» **Exercise details**
Reproduce exactly the lines of the material beneath, from the line that contains "partition();" to the line that contains "from typing import Callable, Sequence", both included, and no other lines.

» **Dataset excerpt**
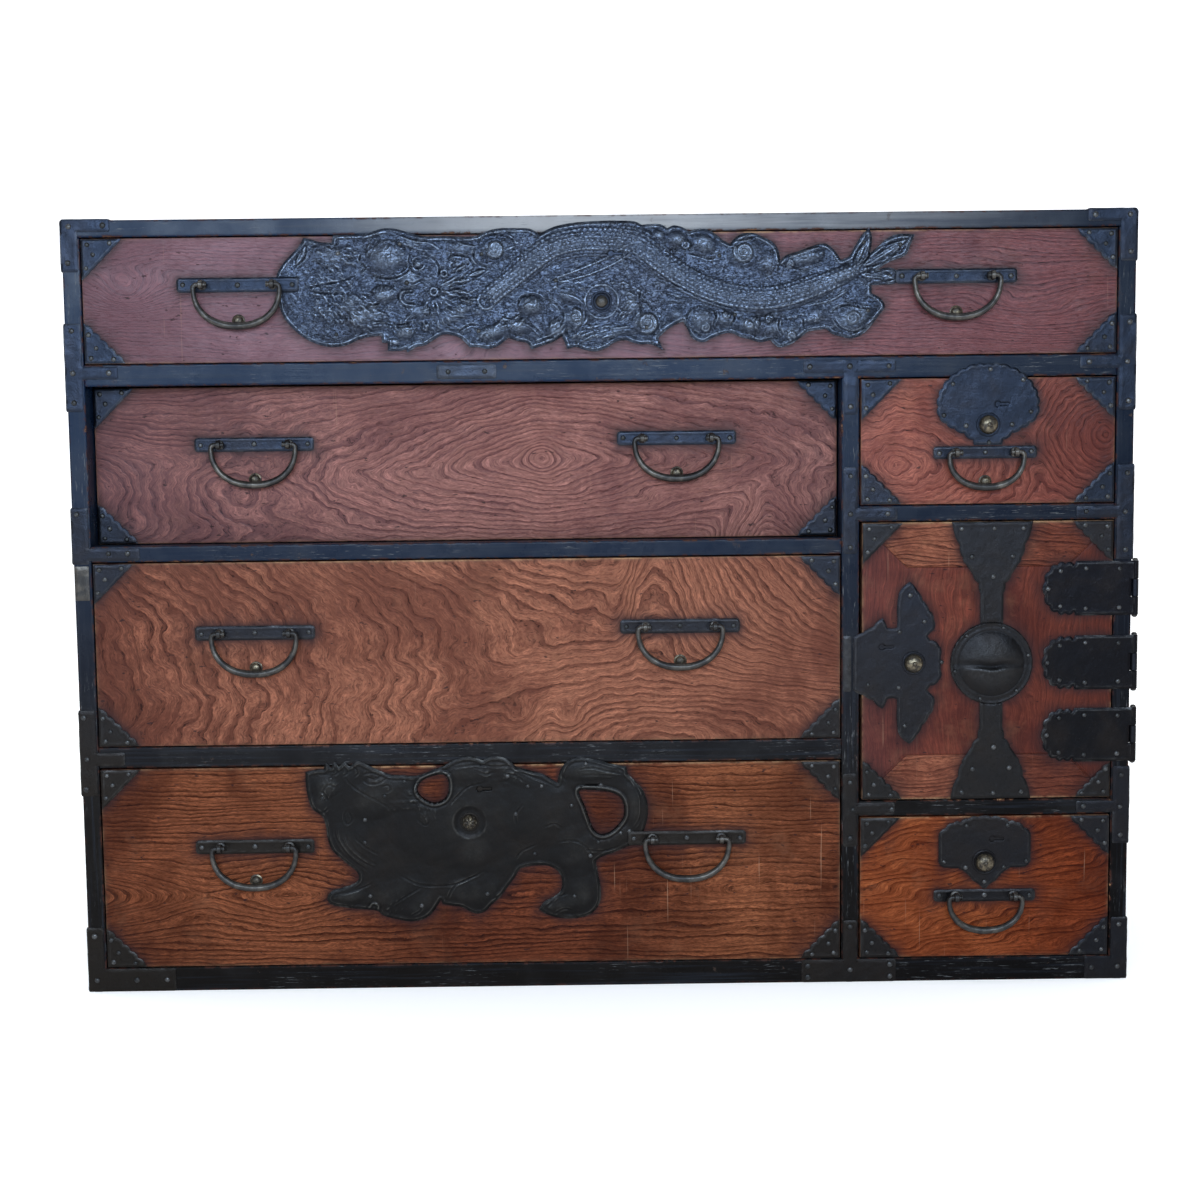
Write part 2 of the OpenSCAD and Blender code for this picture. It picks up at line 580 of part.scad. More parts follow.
module door_irons() {
    color(IRON) translate([0, door_face, 0]) {
        corner_plates(door_l, door_low, door_r, door_high, hinges[0] - hinge_h / 2 - door_low - 2);
        translate([0, 0, door_high]) mirror([0, 0, 1]) strap_half(door_high - medal_z);
        translate([0, 0, door_low]) strap_half(medal_z - door_low);
        translate([medal_x, 0, medal_z]) medallion();
    }
}

// From the door's edge, a wide scalloped foot and a bar up to the medallion
module strap_half(reach) {
    translate([medal_x, 0, 0]) sheet() difference() {
        union() {
            polygon(arcs(bow_strap));
            translate([-13, 70]) square([26, reach - 70]);
        }
        translate([0, reach]) circle(r = medal_r + hair);
    }
}

// ------------------------------------------------------------ corner plates
// Outline of a corner plate: two straight legs and a row of scallops between them
function corner_outline(leg, swell, lobes = 3) = concat([[0, 0, 0], [leg, 0, 0]], [
    for (k = [0 : lobes - 1]) [leg - 2 - (leg - 4) * k / lobes, 2 + (leg - 4) * k / lobes, swell]],
    [[2, leg - 2, 0], [0, leg, 0]]);

// The lower right one is shorter where a hinge is in its way
module corner_plates(x0, z0, x1, z1, lower_right = corner_leg) {
    inset = 0.6;
    for (sx = [0, 1], sz = [0, 1])
        translate([sx ? x1 - inset : x0 + inset, 0, sz ? z1 - inset : z0 + inset])
            mirror([sx, 0, 0]) mirror([0, 0, sz])
                sheet() polygon(arcs(corner_outline(sx && !sz ? lower_right : corner_leg, sz ? 0.6 : 2.6)));
}

// ----------------------------------------------------------------- handles
module eye_post() {
    difference() {
        rotate([0, 90, 0]) cylinder(r = 5.2, h = eye_t, center = true);
        rotate([0, 90, 0]) cylinder(r = eye_r, h = eye_t + 1, center = true);
    }
    board([-eye_t / 2, eye_r + 1, -neck_w / 2], [eye_t / 2, pivot_off + neck_in, neck_w / 2]);
}

module rest_stud(drop) {
    translate([0, pivot_off, 6 - drop]) {
        domed_head(6, 5.2);
        rotate([-90, 0, 0]) cylinder(r = 2, h = 8);
    }
}

module handle_plate(h, grow = 0) {
    rounded((h[4] ? 136 : 117) + grow, (h[4] ? 16 : 14) + grow, 4);
}

module handle_mount(h) {
    slot = 0.2;
    translate([h[2], face_y(h[0]) - pivot_off, drawers[h[0]][3] + h[3]]) {
        translate([0, pivot_off, 0]) sheet() difference() {
            handle_plate(h);
            for (s = [-1, 1]) translate([s * eye_x(h), 0])
                square([eye_t + slot, neck_w + slot], center = true);
        }
        for (s = [-1, 1]) translate([s * eye_x(h), 0, 0]) eye_post();
        if (h[5]) rest_stud(drop_of(h));
    }
}

// Holes in the front board for the tangs of the eye posts and the stud
module handle_holes(h) {
    slot = 0.2;
    translate([h[2], face_y(h[0]), drawers[h[0]][3] + h[3]]) {
        for (s = [-1, 1]) translate([s * eye_x(h), neck_in / 2, 0])
            cube([eye_t + slot, neck_in + 1, neck_w + slot], center = true);
        if (h[5]) translate([0, -1, 6 - drop_of(h)]) rotate([-90, 0, 0]) cylinder(r = 2.1, h = 10);
    }
}

// Swept bar: elbows at the pivot and a half superellipse below
bail_steps = 22;
bail_sides = 10;
bail_power = 2.2;
function d_point(a, b, t) = [
    -a * sign(cos(t)) * abs(cos(t)) ^ (2 / bail_power), 0,
    -elbow - (b - elbow) * abs(sin(t)) ^ (2 / bail_power)];
function bail_path(a, b) = concat(
    [for (t = [90 : -30 : 30]) [-(a - elbow) - elbow * cos(t), 0, -elbow + elbow * sin(t)]],
    [for (k = [0 : bail_steps]) d_point(a, b, 180 * k / bail_steps)],
    [for (t = [30 : 30 : 90]) [(a - elbow) + elbow * cos(t), 0, -elbow + elbow * sin(t)]]);
function bar_r(s) = bail_end_r + (bail_mid_r - bail_end_r) * sin(180 * s) ^ 1.3;

module bail_bar(a, b) {
    path = bail_path(a, b);
    m = len(path) - 1;
    pts = [for (i = [0 : m], k = [0 : bail_sides - 1])
        let (d = i == 0 || i == m ? [-1, 0, 0] : path[i + 1] - path[i - 1], u = d / norm(d),
            q = 360 * k / bail_sides)
        path[i] + bar_r(i / m) * (cos(q) * [-u[2], 0, u[0]] + sin(q) * [0, 1, 0])];
    quads = [for (i = [0 : m - 1], k = [0 : bail_sides - 1])
        let (a0 = i * bail_sides + k, a1 = i * bail_sides + (k + 1) % bail_sides)
        [a0, a1, a1 + bail_sides, a0 + bail_sides]];
    polyhedron(pts, concat([[for (k = [bail_sides - 1 : -1 : 0]) k]],
        quads, [[for (k = [0 : bail_sides - 1]) m * bail_sides + k]]), convexity = 4);
}

module bail(h) {
    a = half_of(h);
    inner_end = eye_x(h) - eye_t / 2 - 2.5;
    color(IRON) translate([h[2], face_y(h[0]) - pivot_off, drawers[h[0]][3] + h[3]]) {
        bail_bar(a, drop_of(h));
        for (s = [-1, 1]) rotate([0, 90 * s, 0]) {
            translate([0, 0, inner_end]) cylinder(r = pin_r, h = a - elbow - inner_end + 0.5);
            translate([0, 0, inner_end - 1.5]) cylinder(r = 3.4, h = 1.8);
        }
    }
}

// ------------------------------------------------------------------- locks
// Holes through a board for a lock's button and its shank
module lock_holes(x, z, y, r) {
    translate([x, y, z]) rotate([-90, 0, 0]) {
        translate([0, 0, -1]) cylinder(r = r + 1, h = 9);
        cylinder(r = 6, h = front_t + 1);
    }
}

// Everything of a lock is drawn round its button, with the bolt going up
module lock_case(reach) {
    y0 = front_t + hair;
    w = case_w / 2;
    difference() {
        board([-w, y0, -18], [w, y0 + case_d, reach - 3]);
        board([-w + 2, y0 - 1, -16], [w - 2, y0 + case_d - 2, reach]);
    }
}

module washer(r_in, r_out) {
    translate([0, -iron_t - hair, 0]) rotate([90, 0, 0]) difference() {
        cylinder(r = r_out, h = 1.8);
        translate([0, 0, -1]) cylinder(r = r_in + 0.08, h = 4);
    }
}

module plate_hole(r) {
    circle(r = r + 0.6);
}

module button(r) {
    // domed cap, body that slides in the washer, shank and wedge
    color(BRONZE) {
        translate([0, -iron_t - 4.5, 0]) domed_head(r, r * 0.62);
        rotate([90, 0, 0]) translate([0, 0, 0.5]) cylinder(r = r, h = iron_t + 4.01);
        rotate([-90, 0, 0]) translate([0, 0, -1]) cylinder(r = 5, h = wedge_y + 1.2);
        translate([-4, 0, 0]) rotate([90, 0, 90]) linear_extrude(8) polygon([
            [wedge_y, -4], [wedge_y + wedge_l, -4], [wedge_y + wedge_l, wedge_z - bolt_gain * wedge_l],
            [wedge_y, wedge_z]]);
    }
}

module bolt(reach) {
    // its sloping foot rides on the button's wedge
    foot = wedge_z + bolt_gain * wedge_y + 0.5;
    color(IRON) translate([-bolt_w / 2, 0, 0]) rotate([90, 0, 90]) linear_extrude(bolt_w) polygon([
        [bolt_y, foot - bolt_gain * bolt_y], [bolt_y + bolt_t, foot - bolt_gain * (bolt_y + bolt_t)],
        [bolt_y + bolt_t, reach - 1], [bolt_y, reach - 1]]);
}

module at_lock(k) {
    i = lock_of[k];
    translate([lock_x[k], face_y(i), drawers[i][3] + lock_z[k]]) children();
}
function lock_reach(k) = high(lock_of[k]) - drawers[lock_of[k]][3] - lock_z[k];

// Embossed plates lie on the drawer, in the drawer's own measures; what is embossed on one
// is given as children, cut away round the button and at the keyhole
module picture_plate(k, outline, holes, key) {
    i = lock_of[k];
    translate([0, face_y(i), drawers[i][3]]) difference() {
        union() {
            sheet() polygon(curve(outline));
            children();
        }
        translate([0, 1, 0]) sheet(12) {
            for (h = holes) polygon(curve(h));
            for (h = handles) if (h[0] == i) translate([h[2], h[3]]) handle_plate(h, 0.4);
            translate([lock_x[k], lock_z[k]]) plate_hole(button_rad[k]);
            translate([lock_x[k], lock_z[k]] + key) keyhole();
        }
        translate([lock_x[k], -iron_t, lock_z[k]]) rotate([90, 0, 0]) cylinder(r = washer_rad[k] + 3, h = 8);
    }
}

// Open smooth line through points [x, y, half width]
function line(p, n = 2) = let (m = len(p) - 1) concat([
    for (i = [0 : m - 1])
        let (a = p[i], b = p[i + 1], ta = (b - p[max(i - 1, 0)]) / 2, tb = (p[min(i + 2, m)] - a) / 2)
        for (k = [0 : n - 1]) hermite(a, b, ta, tb, k / n)], [p[m]]);

// A limb or body beaten up out of the sheet: rounded across, lower where it is narrow
module beaten(p, h, sunk) {
    s = line(p);
    m = len(s) - 1;
    sides = 6;
    ring = sides + 3;
    pts = [for (i = [0 : m])
        let (d = flat2(s[min(i + 1, m)] - s[max(i - 1, 0)]), n = [-d[1], d[0]] / norm(d) * s[i][2],
            c = flat2(s[i]), rise = h * min(1, s[i][2] / 16))
        each concat(
            [for (k = [0 : sides]) let (a = 180 * k / sides, q = c + n * cos(a))
                [q[0], -iron_t - 0.3 - rise * sin(a), q[1]]],
            [for (e = [-1, 1]) let (q = c + n * e) [q[0], sunk - iron_t, q[1]]])];
    quads = [for (i = [0 : m - 1], k = [0 : ring - 1])
        let (a0 = i * ring + k, a1 = i * ring + (k + 1) % ring) [a0, a0 + ring, a1 + ring, a1]];
    polyhedron(pts, concat([[for (k = [0 : ring - 1]) k]], quads,
        [[for (k = [ring - 1 : -1 : 0]) m * ring + k]]), convexity = 4);
}

// A round boss beaten up out of the sheet, at [x, y] with its radius and rise
module boss(b) {
    translate([b[0], 0.3 - iron_t, b[1]]) domed_head(b[2], b[3] + 0.3);
}

module shaped_plate(outline, r, key) {
    sheet() difference() {
        polygon(arcs(outline));
        plate_hole(r);
        translate(key) keyhole();
    }
}

module drawer_lock(k) {
    color(IRON) {
        if (k == 0) picture_plate(k, dragon, [], [11, 53]) {
            for (n = [0 : len(dragon_limbs) - 1]) beaten(dragon_limbs[n], n == 0 ? 3 : 2.6, 0.4 + n * 0.08);
            for (b = dragon_bosses) boss(b);
        }
        if (k == 1) picture_plate(k, lion, [lion_neck_hole, lion_tail_hole], [12, 38]) {
            for (n = [0 : len(lion_limbs) - 1]) beaten(lion_limbs[n], 2.8, 0.4 + n * 0.1);
            for (b = lion_bosses) boss(b);
        }
        at_lock(k) {
            if (k == 2) shaped_plate(dome_plate, button_rad[k], [11, 23]);
            if (k == 3) shaped_plate(fan_plate, button_rad[k], [9, 27]);
            washer(button_rad[k], washer_rad[k]);
            lock_case(lock_reach(k));
        }
    }
}

module at_door_lock() {
    translate([door_lock_x, door_face, door_lock_z]) children();
}

module door_lock() {
    color(IRON) at_door_lock() {
        shaped_plate(butterfly_plate, door_button_r, [-36, 19]);
        washer(door_button_r, door_button_r + 3);
        rotate([0, -90, 0]) lock_case(door_lock_x - door_l);
    }
}

module door_button() {
    at_door_lock() rotate([0, -90, 0]) button(door_button_r);
}

module door_bolt() {
    at_door_lock() rotate([0, -90, 0]) bolt(door_lock_x - door_l);
}

// ----------------------------------------------------------------- drawers
lap = 9;                          // depth of the lap that the sides fit into
module drawer_front(i) {
    y = face_y(i);
    color(KEYAKI) difference() {
        board([left(i), y, low(i)], [right(i), y + front_t, high(i)]);
        for (x = [left(i) - 1, right(i) - box_t - hair])
            board([x, y + front_t - lap, low(i) - 1], [x + box_t + 1 + hair, y + front_t + 1, high(i) + 1]);
        for (h = handles) if (h[0] == i) handle_holes(h);
        for (k = [0 : len(lock_of) - 1]) if (lock_of[k] == i)
            lock_holes(lock_x[k], drawers[i][3] + lock_z[k], y, button_rad[k]);
    }
}

module drawer_box(i) {
    y0 = face_y(i) + front_t;
    y1 = face_y(i) + drawer_l;
    z0 = drawers[i][3] + floor_gap;
    z1 = high(i) - 4;
    color(PALE_WOOD) {
        for (x = [left(i), right(i) - box_t])
            board([x, y0 - lap + hair, z0 + bottom_t + hair], [x + box_t, y1, z1]);
        board([left(i) + box_t + hair, y1 - box_t, z0 + bottom_t + hair],
            [right(i) - box_t - hair, y1, z1 - 6]);
        board([left(i), y0 + hair, z0], [right(i), y1, z0 + bottom_t]);
    }
}

module drawer_irons(i) {
    color(IRON) {
        translate([0, face_y(i), 0]) corner_plates(left(i), low(i), right(i), high(i));
        for (h = handles) if (h[0] == i) handle_mount(h);
    }
}

// ---------------------------------------------------------------- assembly
side_panel_left();
side_panel_right();
top_board();
bottom_board();
back_planks();
partition();
front_rails();
dust_boards();
inner_shelf();
drawer_stops();
frame_irons();
hinge_side_leaves();
hinge_pins();
door_panel();
door_battens();
door_irons();
door_hinge_leaves();
door_lock();
door_button();
door_bolt();
for (i = [0 : len(drawers) - 1]) {
    drawer_front(i);
    drawer_box(i);
    drawer_irons(i);
}
for (k = [0 : len(lock_of) - 1]) {
    drawer_lock(k);
    at_lock(k) button(button_rad[k]);
    at_lock(k) bolt(lock_reach(k));
}
for (h = handles)
    bail(h);
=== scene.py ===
"""Visual model of a low lacquered chest of drawers with embossed iron mounts.

Lengths are in millimetres in the row frame until a mesh is made, and the front faces -Y.
"""

import logging
import math
from dataclasses import dataclass, field
from enum import Enum
from typing import Callable, Sequence

import bpy
import numpy as np
from mathutils import Matrix, Vector
from mathutils.geometry import delaunay_2d_cdt


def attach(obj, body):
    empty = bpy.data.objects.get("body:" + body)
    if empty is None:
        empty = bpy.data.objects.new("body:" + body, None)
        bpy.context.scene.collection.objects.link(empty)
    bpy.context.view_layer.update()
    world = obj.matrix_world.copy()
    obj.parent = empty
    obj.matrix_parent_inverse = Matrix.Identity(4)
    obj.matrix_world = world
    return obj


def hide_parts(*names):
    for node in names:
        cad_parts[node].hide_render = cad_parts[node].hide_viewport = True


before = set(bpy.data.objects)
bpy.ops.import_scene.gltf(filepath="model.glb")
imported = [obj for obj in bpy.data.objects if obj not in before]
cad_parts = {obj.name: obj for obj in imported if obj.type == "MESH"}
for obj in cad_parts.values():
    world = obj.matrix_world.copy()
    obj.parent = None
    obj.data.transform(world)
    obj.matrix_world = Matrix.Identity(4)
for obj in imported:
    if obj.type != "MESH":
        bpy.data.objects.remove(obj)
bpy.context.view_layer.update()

LOG = logging.getLogger("chest")
MM = 0.001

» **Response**
partition();
front_rails();
dust_boards();
inner_shelf();
drawer_stops();
frame_irons();
hinge_side_leaves();
hinge_pins();
door_panel();
door_battens();
door_irons();
door_hinge_leaves();
door_lock();
door_button();
door_bolt();
for (i = [0 : len(drawers) - 1]) {
    drawer_front(i);
    drawer_box(i);
    drawer_irons(i);
}
for (k = [0 : len(lock_of) - 1]) {
    drawer_lock(k);
    at_lock(k) button(button_rad[k]);
    at_lock(k) bolt(lock_reach(k));
}
for (h = handles)
    bail(h);
=== scene.py ===
"""Visual model of a low lacquered chest of drawers with embossed iron mounts.

Lengths are in millimetres in the row frame until a mesh is made, and the front faces -Y.
"""

import logging
import math
from dataclasses import dataclass, field
from enum import Enum
from typing import Callable, Sequence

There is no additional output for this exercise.